仕事中、通勤中にケガをすれば労災で治療費や休業補償がなされます。当たり前のことですが現実にはそうならないケースを嫌というほどみてきました。

「労災が認定されない」と会社から言われました。

 まず、会社に労災の適用を断られるケースが多いようです。そもそも労災は会社の判断で適用するものではありません。基本は労働局へ「届出」することで労災の申請は完了します。もちろん業務中か通勤中かの判断があるにせよ、会社の許可などはなからありません。
 ただしやっかいなのが申請書に会社の署名と印が必要なことです。これが現実的にハードルとなっています。

そもそも未加入の会社の場合

 会社はたった一人でも人を雇えば労災へ加入する義務があります。加入していない状態で労働者がケガをした場合、罰則があり、近年罰則も強化されています。具体的には労災保険料の追加徴収と罰金です。
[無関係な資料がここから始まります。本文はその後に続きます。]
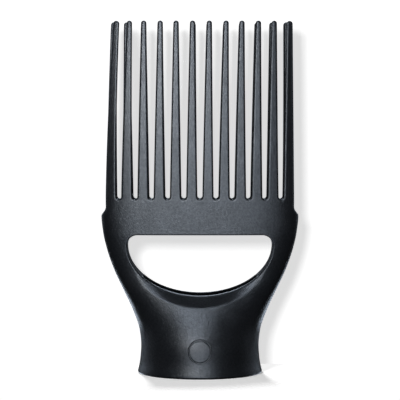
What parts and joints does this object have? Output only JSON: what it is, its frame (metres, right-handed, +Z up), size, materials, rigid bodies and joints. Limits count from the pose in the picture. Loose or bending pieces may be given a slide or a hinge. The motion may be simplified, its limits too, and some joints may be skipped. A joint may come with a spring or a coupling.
{
  "type": "hair dryer comb nozzle",
  "caption": "Comb nozzle for a hair dryer: round collar that turns on its push-on sleeve, flared neck, D-shaped window and two rows of long tapered teeth.",
  "frame": {"origin": "centre of the collar's rim, on the surface that the nozzle stands on", "axes": "+Z up the teeth, -Y towards the viewer of the front face, +X to the viewer's right"},
  "size_m": [0.0924, 0.0588, 0.1644],
  "materials": {
    "black_moulding": "satin moulded plastic with a fine spark-eroded grain",
    "duct_moulding": "matt moulded plastic",
    "sleeve_moulding": "smooth dark moulded plastic",
    "slip_plastic": "waxy natural acetal",
    "silicone": "matt silicone",
    "spring_steel": "bright spring steel"
  },
  "bodies": {
    "dryer_fitting": {"mount_sleeve": "sleeve_moulding", "slip_washer": "slip_plastic", "retaining_ring": "spring_steel", "grip_spring": "spring_steel", "inlet_seal": "silicone"},
    "nozzle": {"front_shell": "black_moulding", "rear_shell": "black_moulding", "front_air_guide": "duct_moulding", "rear_air_guide": "duct_moulding", "centre_vane": "duct_moulding", "left_vane": "duct_moulding", "right_vane": "duct_moulding", "arm_screw_left": "spring_steel", "arm_screw_right": "spring_steel", "band_screw_left": "spring_steel", "band_screw_right": "spring_steel"}
  },
  "joints": [
    {"name": "nozzle_turn", "type": "hinge", "parent": "dryer_fitting", "child": "nozzle", "pos_m": [0, 0, 0.005], "axis": [0, 0, 1], "continuous": true}
  ]
}
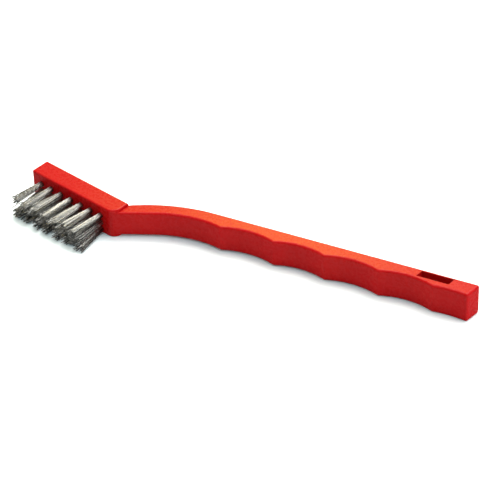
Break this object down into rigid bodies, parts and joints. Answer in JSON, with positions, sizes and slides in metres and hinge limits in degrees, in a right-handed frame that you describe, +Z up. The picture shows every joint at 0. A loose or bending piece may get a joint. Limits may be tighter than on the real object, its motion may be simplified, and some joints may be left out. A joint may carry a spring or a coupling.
{
  "type": "wire scratch brush",
  "caption": "Small hand wire brush: a moulded plastic handle with a cranked neck, finger ridges and a hang slot, and steel wire tufts stapled into its head.",
  "frame": {"origin": "centre of the underside of the whole box, on the surface that the brush lies on", "axes": "+X along the grip towards the butt, -Y towards the wires' side, +Z up, across the tuft rows"},
  "size_m": [0.1872, 0.033, 0.0127],
  "materials": {
    "handle_plastic": "satin",
    "tuft_wire": "bright drawn wire",
    "anchor_wire": "plain"
  },
  "bodies": {
    "root": {"handle": "handle_plastic", "tuft_r1_c1": "tuft_wire", "anchor_r1_c1": "anchor_wire", "tuft_r1_c2": "tuft_wire", "anchor_r1_c2": "anchor_wire", "tuft_r1_c3": "tuft_wire", "anchor_r1_c3": "anchor_wire", "tuft_r1_c4": "tuft_wire", "anchor_r1_c4": "anchor_wire", "tuft_r1_c5": "tuft_wire", "anchor_r1_c5": "anchor_wire", "tuft_r1_c6": "tuft_wire", "anchor_r1_c6": "anchor_wire", "tuft_r1_c7": "tuft_wire", "anchor_r1_c7": "anchor_wire", "tuft_r2_c1": "tuft_wire", "anchor_r2_c1": "anchor_wire", "tuft_r2_c2": "tuft_wire", "anchor_r2_c2": "anchor_wire", "tuft_r2_c3": "tuft_wire", "anchor_r2_c3": "anchor_wire", "tuft_r2_c4": "tuft_wire", "anchor_r2_c4": "anchor_wire", "tuft_r2_c5": "tuft_wire", "anchor_r2_c5": "anchor_wire", "tuft_r2_c6": "tuft_wire", "anchor_r2_c6": "anchor_wire", "tuft_r2_c7": "tuft_wire", "anchor_r2_c7": "anchor_wire", "tuft_r3_c1": "tuft_wire", "anchor_r3_c1": "anchor_wire", "tuft_r3_c2": "tuft_wire", "anchor_r3_c2": "anchor_wire", "tuft_r3_c3": "tuft_wire", "anchor_r3_c3": "anchor_wire", "tuft_r3_c4": "tuft_wire", "anchor_r3_c4": "anchor_wire", "tuft_r3_c5": "tuft_wire", "anchor_r3_c5": "anchor_wire", "tuft_r3_c6": "tuft_wire", "anchor_r3_c6": "anchor_wire", "tuft_r3_c7": "tuft_wire", "anchor_r3_c7": "anchor_wire"}
  },
  "joints": []
}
 事業主(会社・個人事業主)が故意または、重大な過失により労災保険の加入手続きをしていない期間中に労災事故が起き、労災保険から給付が行われた場合、事業主は最大2年間遡った労働保険料及び追徴金と以下の費用を徴収されます。

1、労働保険の加入手続きについて行政機関等から加入勧奨や指導を受けていた場合

→ 事業主が故意に手続きを行わなかったと認定され、保険給付額の100%を徴収

2、1以外で労働保険の適用事業所となってから1年を経過していた場合

→ 事業主が重大な過失により手続きを行わなかったと認定され、保険給付額の40%を徴収

 
 このようになっていますが、未だ一人親方企業や臨時雇用など会社規模が小さい、雇用形態が自由なところは未加入なケースがあります。さらに問題なのは「労災の使用を抑制する雰囲気」です。大きい企業ではそのようなことはないのですが、中小企業は体質的に労災の使用を敬遠します。

 もっとも悪質なのは通勤中のケガにもかかわらず、ケガをした従業員に「休日の交通事故です」と念書を書かせた企業です。この企業の場合、当然労災に加入しているはずですが、何故そのようなパワーハラスメント、虚偽申告を犯してまで労災を使わせないようにしているのか理解に苦しみます。おそらくは労災を頻繁に支払うことによって、些細なケガや労務外のケガまで不正請求してくる従業員が増えることを懸念しているのだと思います。昔から慣例的に「労災は使わせない」としている会社は多いのです。
 不正請求はいけませんが、正当な事由のケガでも一緒くたに使用制限をするようでは立派なブラック企業です。

従業員自ら遠慮してしまう

 ケガから復帰後の職場関係を考慮し、自ら使用を控える従業員も少なくありません。会社側が労災使用に対して難色を示せば、強く言えないのが使われている側の立場です。上手く会社側に話がつけられるか?・・・ご相談くだされば私がなんとかしますが、第三者など入れたらそれこそ労使間の関係は微妙なものとなります。
 ケガをした本人が遠慮してしまえば諦めるしかありません。